LES PATIENTS qui ont le plus besoin de greffes artérielles (sujets diabétiques, sujets âgés...) sont aussi ceux chez qui le risque d'échec est le plus grand. La difficulté à surmonter, explique le Pr Laura Niklason, qui a dirigé les travaux américains, est de « fabriquer des vaisseaux résistants à partir de cellules prélevées chez des donneurs âgés atteints d'une pathologie vasculaire ». Or, avec l'âge, le stock de vaisseaux disponibles à usage de greffon diminue. En outre, une greffe autologue est toujours préférable pour éviter le risque de rejet du greffon.
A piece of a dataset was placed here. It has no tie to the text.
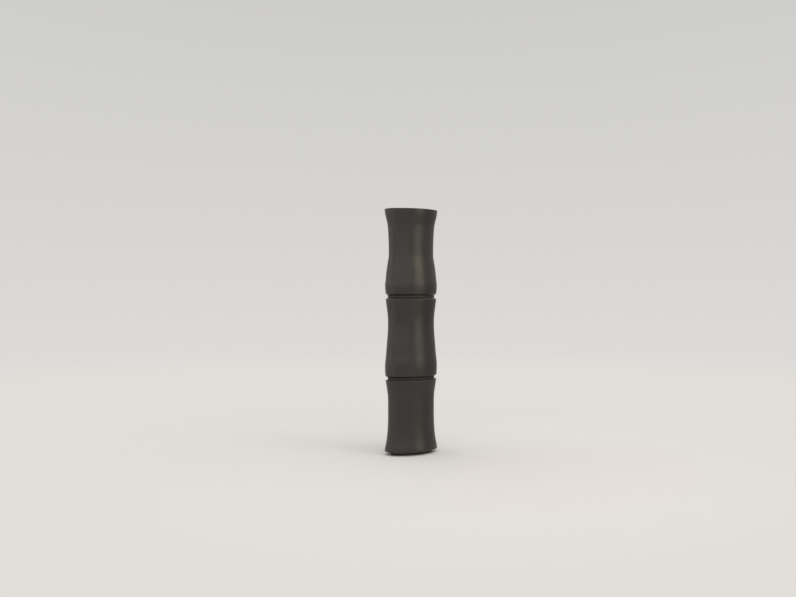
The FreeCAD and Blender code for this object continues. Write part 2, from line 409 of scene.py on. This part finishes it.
bottomSection = {
    "shares": (
        (0.0, 0.02), (0.05, 0.13), (0.13, 0.385), (0.21, 0.575), (0.325, 0.735), (0.445, 0.815),
        (0.59, 0.822), (0.73, 0.806), (0.81, 0.725), (0.87, 0.58), (0.93, 0.43), (1.0, 0.23),
    ),
    "chamferWidth": 1.0,
    "baseZ": 4.4,
    "plateWall": 5.4,
    "ledgeZ": 8.4,
    "ledgeTop": 12.4,
    "ledgeInset": 9.6,
    "edgeRound": 0.4,
}


def makeShell(name, replaced, profile, edgeRound):
    bm = bmesh.new()
    spinOval(bm, profile)
    softenEdges(bm, edgeRound)
    finishPiece(name, bm, "vase", replaced, lacquerMaterial)


def makeTopSection(values):
    cornerZ, edge = heights["topBase"], values["rimRound"]
    rimZ = heights["rim"] - edge
    outline = bodyLine(values["shares"], cornerZ, rimZ)
    inside = wallInside(outline, evenAbove(cornerZ), rimZ)
    rim = roundTurn((edge, rimZ), edge, outward, upward)
    rim += roundTurn((plan["wall"] - edge, rimZ), edge, upward, inward)[:-1]
    profile = outline[:-1] + rim + inside[::-1] + lowerEnd(cornerZ)
    makeShell("topShell", "top_section", profile, values["edgeRound"])


def makeMiddleSection(values):
    cornerZ = heights["middleBase"]
    outline = bodyLine(values["shares"], cornerZ, heights["middleTop"])
    topZ = heights["middleTop"] + heights["highShoulder"]
    inside = wallInside(outline, evenAbove(cornerZ), evenBelow(topZ))
    profile = outline + upperEnd(topZ) + inside[::-1] + lowerEnd(cornerZ)
    makeShell("middleShell", "middle_section", profile, values["edgeRound"])


def makeBottomSection(values):
    outline = bodyLine(values["shares"], heights["foot"], heights["bottomTop"])
    topZ = heights["bottomTop"] + heights["lowShoulder"]
    inside = wallInside(outline, values["ledgeTop"] + heights["slope"], evenBelow(topZ))
    steps = [
        (values["ledgeInset"], values["ledgeTop"]),
        (values["ledgeInset"], values["ledgeZ"]),
        (values["plateWall"], values["ledgeZ"]),
        (values["plateWall"], values["baseZ"]),
        (values["chamferWidth"], values["baseZ"]),
    ]
    profile = outline + upperEnd(topZ) + inside[::-1] + steps
    makeShell("bottomShell", "bottom_section", profile, values["edgeRound"])


makeTopSection(topSection)
makeMiddleSection(middleSection)
makeBottomSection(bottomSection)
print("stage: sections made")


# The rings that couple the sections

nodeRing = {
    "edgeInset": 4.5,
    "edgeHeight": 2.3,
    "edgeBulge": 0.2,
    "bulgeCuts": 8,
    "gapHeight": 0.2,
    "gapInset": 5.6,
    "sleeveReach": 9.0,
    "edgeRound": 0.2,
}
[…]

Les chercheurs ont pris comme hypothèse de départ que le principal obstacle à surmonter est l'espérance de vie limitée de ces cellules âgées. Un phénomène conditionné par le raccourcissement des télomères qui s'érodent au fur et à mesure des multiplications cellulaires, jusqu'à entraîner la mort cellulaire.
Les chercheurs d'outre-Atlantique avaient déjà cloné la sous-unité hTERT (human TElomerase Reverse Transcriptase) de la télomérase, qui bloque le raccourcissement des télomères. Leur idée étant que la transfection des cellules âgées par le gène hTERT pourrait rendre ces cellules « immortelles ». Il y a deux ans, ils ont réussi à introduire le gène hTERT dans des cellules musculaires lisses.
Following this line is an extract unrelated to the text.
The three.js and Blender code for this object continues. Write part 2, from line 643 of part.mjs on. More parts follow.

Faire exprimer le gène hTERT.
Cette année, ils ont appliqué leur technique à des fragments de saphène prélevés chez cinq patients (47-74 ans), après un pontage coronarien. Les cellules musculaires lisses et endothéliales provenant de quatre des patients ont été mises en culture dans un milieu spécifique destiné à leur faire exprimer le gène hTERT. Les cellules venant du cinquième patient ont servi de témoin.
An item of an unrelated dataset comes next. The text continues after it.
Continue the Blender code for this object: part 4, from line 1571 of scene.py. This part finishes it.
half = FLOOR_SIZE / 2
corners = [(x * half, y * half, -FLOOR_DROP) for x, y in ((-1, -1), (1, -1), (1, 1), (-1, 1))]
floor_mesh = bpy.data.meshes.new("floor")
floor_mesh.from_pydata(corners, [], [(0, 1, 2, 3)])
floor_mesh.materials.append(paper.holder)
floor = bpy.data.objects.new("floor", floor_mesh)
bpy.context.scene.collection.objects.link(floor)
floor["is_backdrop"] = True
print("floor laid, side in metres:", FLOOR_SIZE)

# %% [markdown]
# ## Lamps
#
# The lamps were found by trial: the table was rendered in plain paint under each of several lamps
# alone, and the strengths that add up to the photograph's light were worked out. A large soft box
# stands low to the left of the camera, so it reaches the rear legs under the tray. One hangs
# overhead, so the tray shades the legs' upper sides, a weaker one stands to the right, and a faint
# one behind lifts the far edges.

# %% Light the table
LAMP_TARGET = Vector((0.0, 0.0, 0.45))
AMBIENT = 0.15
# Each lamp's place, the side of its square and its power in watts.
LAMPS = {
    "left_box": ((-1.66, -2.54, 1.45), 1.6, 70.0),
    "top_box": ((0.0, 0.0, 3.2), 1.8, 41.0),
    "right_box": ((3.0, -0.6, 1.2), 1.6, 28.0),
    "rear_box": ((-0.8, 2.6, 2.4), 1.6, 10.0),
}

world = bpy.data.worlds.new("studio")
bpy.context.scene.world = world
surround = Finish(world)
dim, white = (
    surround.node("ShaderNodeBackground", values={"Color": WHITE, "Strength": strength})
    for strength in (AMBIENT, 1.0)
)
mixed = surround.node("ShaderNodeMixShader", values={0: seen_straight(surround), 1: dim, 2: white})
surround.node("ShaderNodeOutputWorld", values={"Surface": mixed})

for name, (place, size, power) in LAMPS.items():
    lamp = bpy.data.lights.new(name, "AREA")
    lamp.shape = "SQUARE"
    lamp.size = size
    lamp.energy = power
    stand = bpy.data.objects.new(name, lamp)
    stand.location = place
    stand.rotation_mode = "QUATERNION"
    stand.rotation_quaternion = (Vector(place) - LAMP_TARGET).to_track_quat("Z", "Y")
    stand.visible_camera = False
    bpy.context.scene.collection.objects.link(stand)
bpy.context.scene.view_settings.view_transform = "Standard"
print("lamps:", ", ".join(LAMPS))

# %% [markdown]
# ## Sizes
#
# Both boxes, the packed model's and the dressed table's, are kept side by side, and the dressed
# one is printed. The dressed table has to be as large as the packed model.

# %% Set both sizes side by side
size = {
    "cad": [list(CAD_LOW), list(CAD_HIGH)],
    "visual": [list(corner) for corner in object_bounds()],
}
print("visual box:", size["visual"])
Pour obtenir les artères souhaitées, l'équipe a façonné des tubes dans une fine feuille de polymère biodégradable. Puis, les cellules génétiquement modifiées ont été disposées sur cette matrice, l'ensemble baignant dans une solution nutritive, afin d'obtenir des conditions pulsatiles proches de la physiologie.
Avec la prolifération cellulaire, la matrice s'est progressivement éliminée. Les scientifiques ont alors ajouté les cellules endothéliales. Les vaisseaux se sont développés pendant sept semaines.
Dans cinq à dix ans.
Pour ressemblants qu'ils soient à des artères, ces vaisseaux n'étaient pas fonctionnels. Ils n'étaient pas assez résistants, essentiellement par manque de matrice collagène. Mais la voie est ouverte. Elle pourrait déboucher sur des greffons réellement utilisables dans cinq à dix ans, estime L. Niklason.
Il reste de nombreux problèmes à résoudre, outre celui de la solidité des vaisseaux. Transfecter un gène de la multiplication indéfinie dans des cellules comporte un risque de tumorigenèse. « Nous envisageons de modifier la télomérase de sorte qu'on puisse stopper son activité après une courte période de temps », explique L. Niklason. Une autre complication connue est celle de l'hyperplasie intimale conduisant à la resténose. Pour pallier cette difficulté, il convient de réaliser un équilibre entre croissance musculaire lisse et endothélialisation. La dernière inconnue, enfin, est le remodelage de ces artères de culture après implantation.
« Lancet », vol. 365, 18 juin 2005, pp. 2068-2069 (éditorial) et 2122-2124.